The Spenserian stanza was used by John Keats in one of the greatest narrative poems in the English language, “The Eve of St. Agnes.” Here’s how he uses that lagniappe fifth line in the stanza introducing the lovesick heroine, Madeline:

 They told her how, upon St. Agnes’ Eve,             
  Young virgins might have visions of delight,      
  And soft adorings from their loves receive        
  Upon the honey’d middle of the night,
  If ceremonies due they did aright;                
  As, supperless to bed they must retire,
  And couch supine their beauties, lily white;      
  Nor look behind, nor sideways, but require      
Of Heaven with upward eyes for all that they desire.

Keats balances the line between quatrains about as perfectly as you can balance it. The first four lines introduce us to the idea that virgins, on this special night, can have a sexual awakening through a vision…If…and the fifth line lets us know there’s a catch. There’s an if. It’ll only work if ceremonies are done aright. And then, in the succeeding quatrain, we will be told what those ceremonies are.

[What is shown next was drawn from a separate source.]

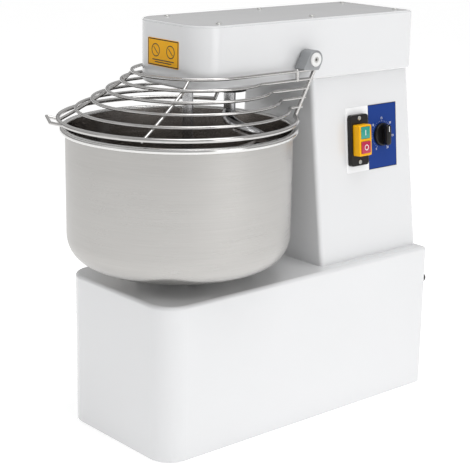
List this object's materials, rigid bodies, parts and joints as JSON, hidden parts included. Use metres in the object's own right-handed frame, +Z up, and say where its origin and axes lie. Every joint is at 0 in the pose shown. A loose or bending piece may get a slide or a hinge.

And of course, in the second quatrain there’s another lagniappe rhyme—Count Basie’s “just one more once!” That line about the supine lily white beauties – ooh, la la       ! – which is not Madeline’s voice, repeating the mantra of what she must do. Rather, it takes us back to the voices of those libidinous old gossips who are giving Madeline this advice, and cackling up their sleeves as they do. Finally, the second quatrain shifts, in its last line, from iambic pentameter to an alexandrine—a six-stress line, letting us know that now we’re really winding this unit up.

I’m just finishing up writing a long poem in Spenserian stanzas, “The Lay of Bisclavaret,” which will be one of the poems in my forthcoming book, The Romance of Willem and the Werewolf and Other Medieval French Lays (eFitzgerald Press, this fall), so I’ve been wrestling with these challenges for a while, and they can become quite addictive.

But a last word—just one more once! When you’re using the devices of poetry—rhyme, meter, lineation, repetition—to tell a story, all of these devices are in the service of the story, not the other way around.